May’s First Friday gallery cruise will mark the start of two big weekends of visual art on Vashon, with Vashon Island Visual Artists’ (VIVA) spring studio art tour set to take place from 10 a.m. to 5 p.m. Saturday and Sunday, on May 4-5 and 11-12.
The tour boasts 37 stops, including studios tucked all over Vashon, as well as other art venues and retail spots including VALISE Gallery, Vashon Center for the Arts, Outstanding in its Field Gallery, Swiftwater, Dig Deep Gardens and Anu Ranu’s.
Find out more about the tour and plan your stops at vivartist.com.
Here’s a sampling of what’s on offer on First Friday.
Dig Deep Gardens
Pam Ingalls’s latest exhibition, “Facing our Queer Community: Oil Portraits Celebrating LGBTQ+ Vashonites” will open from 6-8 p.m. Friday, May 3, at Dig Deep Gardens’ Greenhouse Gallery. Daryl Redeker will be the musical guest at the opening. The exhibit will run through May and will be part of the VIVA studio tour from 10 a.m. to 5 p.m. Saturdays and Sundays, May 4-5 and 11-12.
Granny’s Attic
Vashon’s venerable thrift shop, which helps support health care causes on Vashon, will be open from 5-7 p.m. on May 3, offering a spectacular special sale of “Star Wars” and other science fiction-themed items. The store will be closed between 4 and 5 p.m. that day, to arrange the special items in the sale.
PSCCU
Puget Sound Cooperative Credit Union (PSCCU) will host artist and writer Sally Fox, an author, life coach, and painter. Live music will be played by “Catbird” — the duo Jim Burke and Mary Shackleford, who are musical and life partners, playing guitar, mandolin, and banjo. The reception, from 5-8 p.m. Friday, May 3, will include treats and beverages.
VALISE
VALISE will be part of the Viva studio tour on May 3-4 and 10-11, showcasing all 12 collective members’ works in a show ranging from the zany to the reflective, with many styles and mediums on display. The gallery will be open from 1-9 p.m. Friday, May 3, with the show continuing all month.
Participating artists are George Wright, Lenard Yen, Hita VonMende, Pascale Judet, Bill Jarcho, Rachel Lordkenaga, Sharon Shaver, Jiji Saunders, Dot Cherch and Gregory Burnham, Rachel LordKenaga and VALISE’s newest member, Stephen Schildbach.
The gallery’s regular hours are 1-4 p.m. on Fridays and Saturdays.

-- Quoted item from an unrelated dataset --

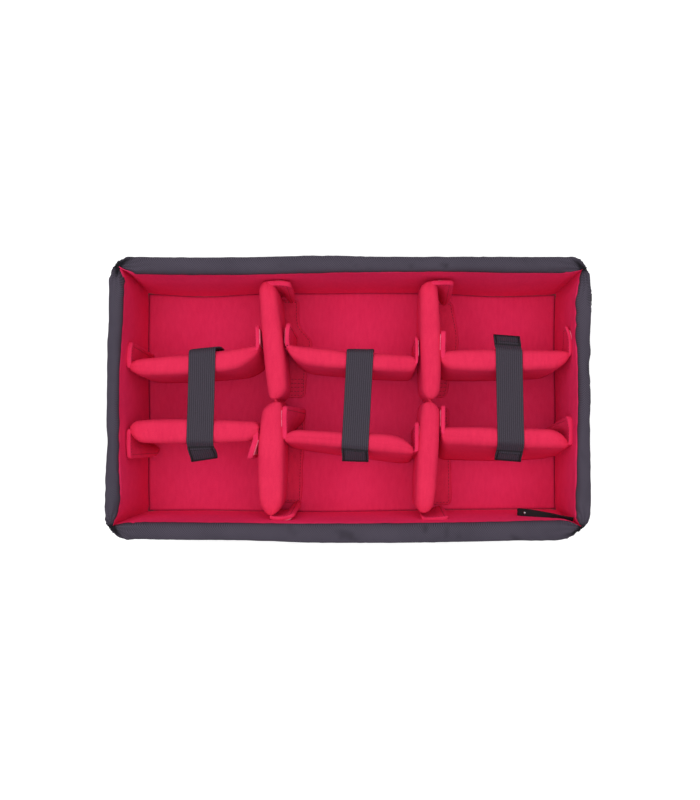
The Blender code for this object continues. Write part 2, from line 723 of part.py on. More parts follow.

Vashon Center for the Arts
2024 marks VIVA’s 7th Annual Member Show — which VCA will host in May for the fifth consecutive year. This year, 86 local artists have artwork in the juried exhibition. The show includes prints, paintings, sculptures, pottery and more.
Vashon longtime resident and fine jewelry craftsman Eric Heffelfinger will also showcase his hand-crafted work in VCA’s Gift Shop. This collection has more than 15 stunning new pieces, including earrings, bracelets, chains, broaches, and pendants in gold and silver. Stones in this new collection include sapphires, amethyst, sugilite, and Kingman turquoise.
The VIVA Member Show runs parallel with VIVA’s studio tour. VCA is stop #19 on the tour with extended hours from 10 a.m. to 5 p.m. on May 4-5 and 11-23. Regular hours are 12-5 p.m. Wednesday through Sunday.
For more information and viewing online, visit gallery.vashoncenterforthearts.org.
Vashon Made
Janis McElroy is the featured artist in this shop on Bank Road – formerly called SAW (Starving Artist Works).
McElroy’s relationship with painting, beginning with an inspirational watercolor class, continues to evolve. A commission to paint nine separate yellow flowers inspired her to paint other themed series. Of these, “Mums” is the most recent. It was inspired by photographs taken by her friend Korena Bolding, the artistic director for the travel magazine, Virtuoso.
The series will be on display from May 3-31. An opening reception takes place from 5:30-8 p.m. Friday, May 3.
Vashon Senior Center
The Senior Center will host a meet-and-greet with artist Donna Caulton from 5-7 p.m. Friday, May 3.
Caulton is a painter with a background in multiple mediums: watercolor, printmaking, collage, and acrylics. Her work is included in public and private collections throughout the Northwest and Southwest. In the 1980s, Caulton, as an artist-in-residence, taught painting in the state prison system. Her work is represented in the King County Arts Commission traveling works collection. In 2007, she was awarded a painting fellowship at the Helene Wurlitzer Foundation in Taos.